Exercise. Nothing outside the stretch should be returned: give exactly the lines from the line containing "bpy.data.objects.remove(obj)" through the line containing "return first", including both.
◇ ◇ ◇ ◇ ◇ ◇ ◇
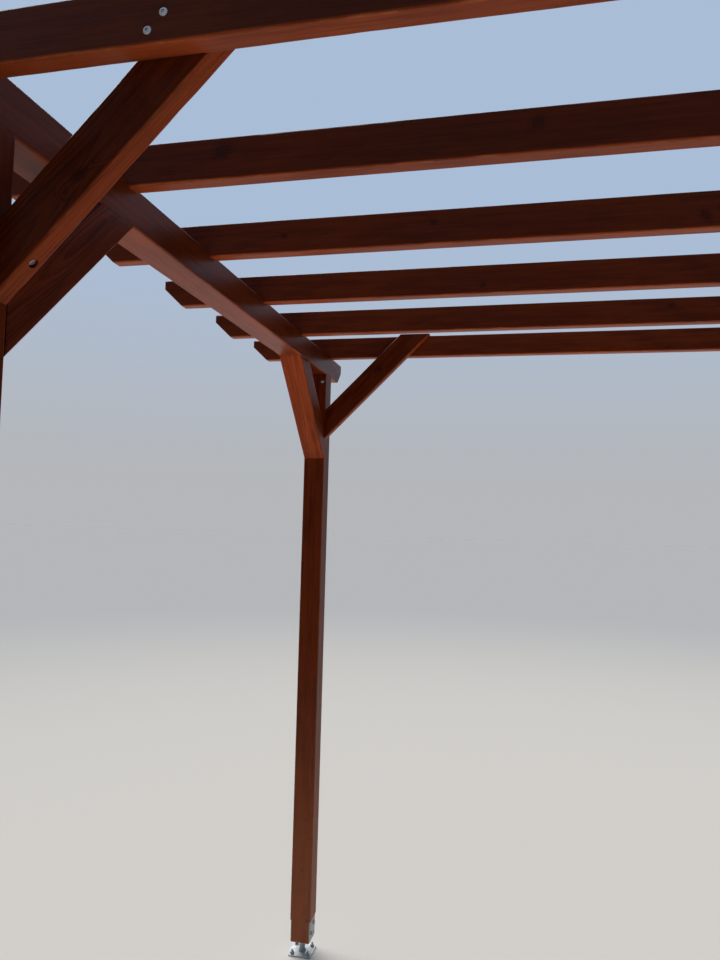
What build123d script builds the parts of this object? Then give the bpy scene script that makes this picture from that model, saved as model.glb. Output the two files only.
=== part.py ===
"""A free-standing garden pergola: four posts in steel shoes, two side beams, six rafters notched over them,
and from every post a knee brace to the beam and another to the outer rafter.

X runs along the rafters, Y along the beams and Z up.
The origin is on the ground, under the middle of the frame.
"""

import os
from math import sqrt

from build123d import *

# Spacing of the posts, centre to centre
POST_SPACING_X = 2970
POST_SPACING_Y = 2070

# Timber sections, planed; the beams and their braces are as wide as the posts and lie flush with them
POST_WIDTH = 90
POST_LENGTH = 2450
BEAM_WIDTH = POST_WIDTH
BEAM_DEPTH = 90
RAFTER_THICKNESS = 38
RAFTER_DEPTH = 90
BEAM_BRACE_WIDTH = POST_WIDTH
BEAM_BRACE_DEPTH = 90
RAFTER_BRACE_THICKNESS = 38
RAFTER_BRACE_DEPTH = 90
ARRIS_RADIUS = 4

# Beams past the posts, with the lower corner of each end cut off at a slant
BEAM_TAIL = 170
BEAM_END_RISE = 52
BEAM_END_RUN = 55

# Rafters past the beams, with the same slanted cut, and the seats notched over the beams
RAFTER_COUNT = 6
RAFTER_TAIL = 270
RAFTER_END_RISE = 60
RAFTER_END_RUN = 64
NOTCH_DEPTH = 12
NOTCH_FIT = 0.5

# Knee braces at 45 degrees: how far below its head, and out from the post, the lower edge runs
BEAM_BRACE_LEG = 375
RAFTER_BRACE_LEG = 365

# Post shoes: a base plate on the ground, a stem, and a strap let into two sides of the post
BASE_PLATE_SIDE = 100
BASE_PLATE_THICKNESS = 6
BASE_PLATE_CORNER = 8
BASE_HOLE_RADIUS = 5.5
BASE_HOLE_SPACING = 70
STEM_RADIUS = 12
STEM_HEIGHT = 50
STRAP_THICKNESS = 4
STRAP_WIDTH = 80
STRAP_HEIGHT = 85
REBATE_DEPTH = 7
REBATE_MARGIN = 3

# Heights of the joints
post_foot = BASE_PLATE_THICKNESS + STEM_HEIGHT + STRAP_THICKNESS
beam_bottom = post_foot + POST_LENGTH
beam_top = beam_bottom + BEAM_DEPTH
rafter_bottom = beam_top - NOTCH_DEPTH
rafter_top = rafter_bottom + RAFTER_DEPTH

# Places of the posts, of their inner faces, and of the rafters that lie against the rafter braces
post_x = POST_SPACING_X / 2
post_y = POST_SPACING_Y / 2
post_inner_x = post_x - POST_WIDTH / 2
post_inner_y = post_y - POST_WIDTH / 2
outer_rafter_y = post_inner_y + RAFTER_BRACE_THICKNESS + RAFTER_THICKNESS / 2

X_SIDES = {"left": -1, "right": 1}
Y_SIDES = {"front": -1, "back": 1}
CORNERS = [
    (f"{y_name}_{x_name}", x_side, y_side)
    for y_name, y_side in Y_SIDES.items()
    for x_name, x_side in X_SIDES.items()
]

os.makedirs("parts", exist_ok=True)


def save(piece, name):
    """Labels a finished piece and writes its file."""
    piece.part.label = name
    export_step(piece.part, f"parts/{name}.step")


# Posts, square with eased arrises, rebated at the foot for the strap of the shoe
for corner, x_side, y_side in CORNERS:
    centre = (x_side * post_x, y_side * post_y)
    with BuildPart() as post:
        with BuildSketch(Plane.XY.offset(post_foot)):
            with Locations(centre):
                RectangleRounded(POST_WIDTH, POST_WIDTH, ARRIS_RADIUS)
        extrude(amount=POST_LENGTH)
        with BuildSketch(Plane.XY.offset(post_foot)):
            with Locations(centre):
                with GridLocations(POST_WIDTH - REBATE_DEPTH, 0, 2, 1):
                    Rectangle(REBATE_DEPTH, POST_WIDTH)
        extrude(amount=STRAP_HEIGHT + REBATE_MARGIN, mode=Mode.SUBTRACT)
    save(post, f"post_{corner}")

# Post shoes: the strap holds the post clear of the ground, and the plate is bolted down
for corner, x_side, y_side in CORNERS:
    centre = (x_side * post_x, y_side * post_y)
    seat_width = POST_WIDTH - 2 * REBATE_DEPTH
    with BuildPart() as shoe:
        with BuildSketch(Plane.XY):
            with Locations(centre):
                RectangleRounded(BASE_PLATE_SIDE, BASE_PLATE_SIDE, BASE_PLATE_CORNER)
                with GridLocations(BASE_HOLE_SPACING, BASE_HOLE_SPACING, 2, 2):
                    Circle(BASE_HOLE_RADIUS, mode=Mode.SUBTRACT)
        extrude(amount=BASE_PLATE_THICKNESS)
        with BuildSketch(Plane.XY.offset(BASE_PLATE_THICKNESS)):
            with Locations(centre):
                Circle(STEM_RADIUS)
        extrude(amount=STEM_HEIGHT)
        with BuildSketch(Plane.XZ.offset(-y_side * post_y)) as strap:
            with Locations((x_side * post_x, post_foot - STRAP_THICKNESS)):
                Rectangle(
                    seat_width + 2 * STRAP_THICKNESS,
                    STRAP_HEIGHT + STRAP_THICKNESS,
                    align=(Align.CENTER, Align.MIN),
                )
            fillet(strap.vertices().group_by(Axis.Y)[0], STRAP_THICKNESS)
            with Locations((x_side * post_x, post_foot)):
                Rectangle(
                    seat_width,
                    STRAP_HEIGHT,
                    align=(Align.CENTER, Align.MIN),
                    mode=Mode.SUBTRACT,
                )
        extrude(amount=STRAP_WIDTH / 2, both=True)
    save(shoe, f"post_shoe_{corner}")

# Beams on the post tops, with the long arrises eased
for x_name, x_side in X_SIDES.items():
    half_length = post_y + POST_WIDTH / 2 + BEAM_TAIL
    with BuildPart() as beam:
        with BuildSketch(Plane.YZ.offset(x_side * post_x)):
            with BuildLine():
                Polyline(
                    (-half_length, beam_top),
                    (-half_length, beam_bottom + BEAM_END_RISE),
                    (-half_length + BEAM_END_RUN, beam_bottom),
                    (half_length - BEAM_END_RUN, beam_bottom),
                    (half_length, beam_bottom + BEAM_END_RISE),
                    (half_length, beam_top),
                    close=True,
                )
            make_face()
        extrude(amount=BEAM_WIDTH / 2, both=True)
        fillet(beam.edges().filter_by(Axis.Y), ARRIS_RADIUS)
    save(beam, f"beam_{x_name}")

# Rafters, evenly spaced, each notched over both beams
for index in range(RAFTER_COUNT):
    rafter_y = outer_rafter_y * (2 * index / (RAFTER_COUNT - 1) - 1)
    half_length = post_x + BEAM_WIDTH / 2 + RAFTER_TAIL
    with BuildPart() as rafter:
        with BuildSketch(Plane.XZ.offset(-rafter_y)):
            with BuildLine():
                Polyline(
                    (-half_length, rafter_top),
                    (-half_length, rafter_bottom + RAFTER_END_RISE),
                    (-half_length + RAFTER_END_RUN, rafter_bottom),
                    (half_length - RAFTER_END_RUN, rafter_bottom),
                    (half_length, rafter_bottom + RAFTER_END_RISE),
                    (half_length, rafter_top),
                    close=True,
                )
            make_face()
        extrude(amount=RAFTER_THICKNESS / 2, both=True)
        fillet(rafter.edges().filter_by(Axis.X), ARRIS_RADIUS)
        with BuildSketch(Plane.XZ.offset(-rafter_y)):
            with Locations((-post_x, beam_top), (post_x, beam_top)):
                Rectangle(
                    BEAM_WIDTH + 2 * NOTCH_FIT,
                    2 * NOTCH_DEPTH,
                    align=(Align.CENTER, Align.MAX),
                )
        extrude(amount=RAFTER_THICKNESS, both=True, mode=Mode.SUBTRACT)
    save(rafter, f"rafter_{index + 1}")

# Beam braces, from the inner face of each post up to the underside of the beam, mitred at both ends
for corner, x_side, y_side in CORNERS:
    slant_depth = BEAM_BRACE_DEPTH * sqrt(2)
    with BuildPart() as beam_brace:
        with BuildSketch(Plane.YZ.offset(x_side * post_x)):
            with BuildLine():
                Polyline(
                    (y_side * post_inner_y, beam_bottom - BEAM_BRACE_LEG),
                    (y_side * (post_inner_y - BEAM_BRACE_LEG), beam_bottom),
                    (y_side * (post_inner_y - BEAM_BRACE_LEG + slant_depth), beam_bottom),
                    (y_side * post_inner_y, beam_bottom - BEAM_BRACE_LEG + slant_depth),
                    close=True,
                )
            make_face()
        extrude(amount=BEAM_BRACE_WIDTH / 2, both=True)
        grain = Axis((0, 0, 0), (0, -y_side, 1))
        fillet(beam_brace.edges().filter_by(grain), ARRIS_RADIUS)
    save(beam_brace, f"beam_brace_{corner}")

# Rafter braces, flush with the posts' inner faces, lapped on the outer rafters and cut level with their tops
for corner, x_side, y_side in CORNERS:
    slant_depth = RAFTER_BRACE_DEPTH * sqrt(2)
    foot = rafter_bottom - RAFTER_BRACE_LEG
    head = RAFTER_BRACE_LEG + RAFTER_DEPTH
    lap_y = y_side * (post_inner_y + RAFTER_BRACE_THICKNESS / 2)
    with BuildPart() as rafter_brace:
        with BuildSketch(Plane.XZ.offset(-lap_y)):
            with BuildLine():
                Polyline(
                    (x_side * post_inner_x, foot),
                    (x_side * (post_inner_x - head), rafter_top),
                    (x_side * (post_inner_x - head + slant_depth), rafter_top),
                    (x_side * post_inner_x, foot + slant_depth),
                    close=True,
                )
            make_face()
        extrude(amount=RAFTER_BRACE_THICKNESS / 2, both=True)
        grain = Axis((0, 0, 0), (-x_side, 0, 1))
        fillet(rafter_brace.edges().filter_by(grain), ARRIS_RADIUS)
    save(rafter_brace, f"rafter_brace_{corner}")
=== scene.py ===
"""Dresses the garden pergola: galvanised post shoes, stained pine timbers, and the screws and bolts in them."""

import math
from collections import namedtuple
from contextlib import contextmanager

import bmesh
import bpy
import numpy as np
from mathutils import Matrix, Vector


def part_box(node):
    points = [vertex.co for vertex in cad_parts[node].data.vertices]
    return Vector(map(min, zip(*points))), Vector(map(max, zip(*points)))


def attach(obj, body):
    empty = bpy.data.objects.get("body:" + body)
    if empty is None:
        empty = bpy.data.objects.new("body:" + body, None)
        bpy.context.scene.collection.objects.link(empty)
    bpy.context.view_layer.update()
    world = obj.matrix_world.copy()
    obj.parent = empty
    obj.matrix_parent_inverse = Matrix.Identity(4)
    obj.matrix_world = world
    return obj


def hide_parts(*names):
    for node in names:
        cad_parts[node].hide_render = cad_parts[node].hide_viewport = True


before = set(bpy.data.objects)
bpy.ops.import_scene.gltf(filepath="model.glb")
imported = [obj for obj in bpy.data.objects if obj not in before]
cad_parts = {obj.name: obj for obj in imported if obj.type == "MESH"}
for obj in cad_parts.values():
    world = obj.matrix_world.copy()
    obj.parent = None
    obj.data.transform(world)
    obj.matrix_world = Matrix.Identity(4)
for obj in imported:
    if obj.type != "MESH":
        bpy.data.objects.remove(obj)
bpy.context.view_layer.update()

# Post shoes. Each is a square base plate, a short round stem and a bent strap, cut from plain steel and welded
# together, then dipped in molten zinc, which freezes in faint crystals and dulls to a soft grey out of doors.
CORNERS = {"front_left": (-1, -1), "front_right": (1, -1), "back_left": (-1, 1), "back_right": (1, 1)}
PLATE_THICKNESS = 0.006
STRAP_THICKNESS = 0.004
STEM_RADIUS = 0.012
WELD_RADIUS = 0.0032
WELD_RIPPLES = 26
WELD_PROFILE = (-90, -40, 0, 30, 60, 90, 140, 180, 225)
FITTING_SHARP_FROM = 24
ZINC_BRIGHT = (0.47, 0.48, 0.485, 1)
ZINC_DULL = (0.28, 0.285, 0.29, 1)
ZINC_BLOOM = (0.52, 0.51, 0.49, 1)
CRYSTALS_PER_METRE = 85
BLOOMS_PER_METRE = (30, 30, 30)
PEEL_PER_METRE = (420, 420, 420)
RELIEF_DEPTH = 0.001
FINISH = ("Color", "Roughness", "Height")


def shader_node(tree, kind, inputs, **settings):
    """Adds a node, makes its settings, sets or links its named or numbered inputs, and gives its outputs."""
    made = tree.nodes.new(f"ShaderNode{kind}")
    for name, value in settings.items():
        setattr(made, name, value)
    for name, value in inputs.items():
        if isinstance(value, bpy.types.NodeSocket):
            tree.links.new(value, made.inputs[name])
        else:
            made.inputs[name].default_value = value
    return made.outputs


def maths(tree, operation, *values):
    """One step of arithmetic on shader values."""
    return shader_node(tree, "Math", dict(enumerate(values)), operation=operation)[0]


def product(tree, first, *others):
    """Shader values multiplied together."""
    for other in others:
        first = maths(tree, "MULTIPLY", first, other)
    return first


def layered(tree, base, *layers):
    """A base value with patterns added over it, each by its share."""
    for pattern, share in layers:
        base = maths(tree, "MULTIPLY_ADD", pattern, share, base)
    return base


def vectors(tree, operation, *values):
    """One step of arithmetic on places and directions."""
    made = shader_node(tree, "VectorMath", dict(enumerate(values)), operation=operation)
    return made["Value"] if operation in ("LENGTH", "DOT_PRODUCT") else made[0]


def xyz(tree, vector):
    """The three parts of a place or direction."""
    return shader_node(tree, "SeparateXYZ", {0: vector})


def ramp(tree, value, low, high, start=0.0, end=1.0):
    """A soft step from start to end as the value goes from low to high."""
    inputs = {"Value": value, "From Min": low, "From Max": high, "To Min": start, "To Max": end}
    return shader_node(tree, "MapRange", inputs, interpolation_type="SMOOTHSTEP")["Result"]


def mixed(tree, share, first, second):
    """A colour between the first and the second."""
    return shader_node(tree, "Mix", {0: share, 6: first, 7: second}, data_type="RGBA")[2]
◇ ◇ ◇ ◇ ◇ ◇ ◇
Result of the exercise.
        bpy.data.objects.remove(obj)
bpy.context.view_layer.update()

# Post shoes. Each is a square base plate, a short round stem and a bent strap, cut from plain steel and welded
# together, then dipped in molten zinc, which freezes in faint crystals and dulls to a soft grey out of doors.
CORNERS = {"front_left": (-1, -1), "front_right": (1, -1), "back_left": (-1, 1), "back_right": (1, 1)}
PLATE_THICKNESS = 0.006
STRAP_THICKNESS = 0.004
STEM_RADIUS = 0.012
WELD_RADIUS = 0.0032
WELD_RIPPLES = 26
WELD_PROFILE = (-90, -40, 0, 30, 60, 90, 140, 180, 225)
FITTING_SHARP_FROM = 24
ZINC_BRIGHT = (0.47, 0.48, 0.485, 1)
ZINC_DULL = (0.28, 0.285, 0.29, 1)
ZINC_BLOOM = (0.52, 0.51, 0.49, 1)
CRYSTALS_PER_METRE = 85
BLOOMS_PER_METRE = (30, 30, 30)
PEEL_PER_METRE = (420, 420, 420)
RELIEF_DEPTH = 0.001
FINISH = ("Color", "Roughness", "Height")


def shader_node(tree, kind, inputs, **settings):
    """Adds a node, makes its settings, sets or links its named or numbered inputs, and gives its outputs."""
    made = tree.nodes.new(f"ShaderNode{kind}")
    for name, value in settings.items():
        setattr(made, name, value)
    for name, value in inputs.items():
        if isinstance(value, bpy.types.NodeSocket):
            tree.links.new(value, made.inputs[name])
        else:
            made.inputs[name].default_value = value
    return made.outputs


def maths(tree, operation, *values):
    """One step of arithmetic on shader values."""
    return shader_node(tree, "Math", dict(enumerate(values)), operation=operation)[0]


def product(tree, first, *others):
    """Shader values multiplied together."""
    for other in others:
        first = maths(tree, "MULTIPLY", first, other)
    return first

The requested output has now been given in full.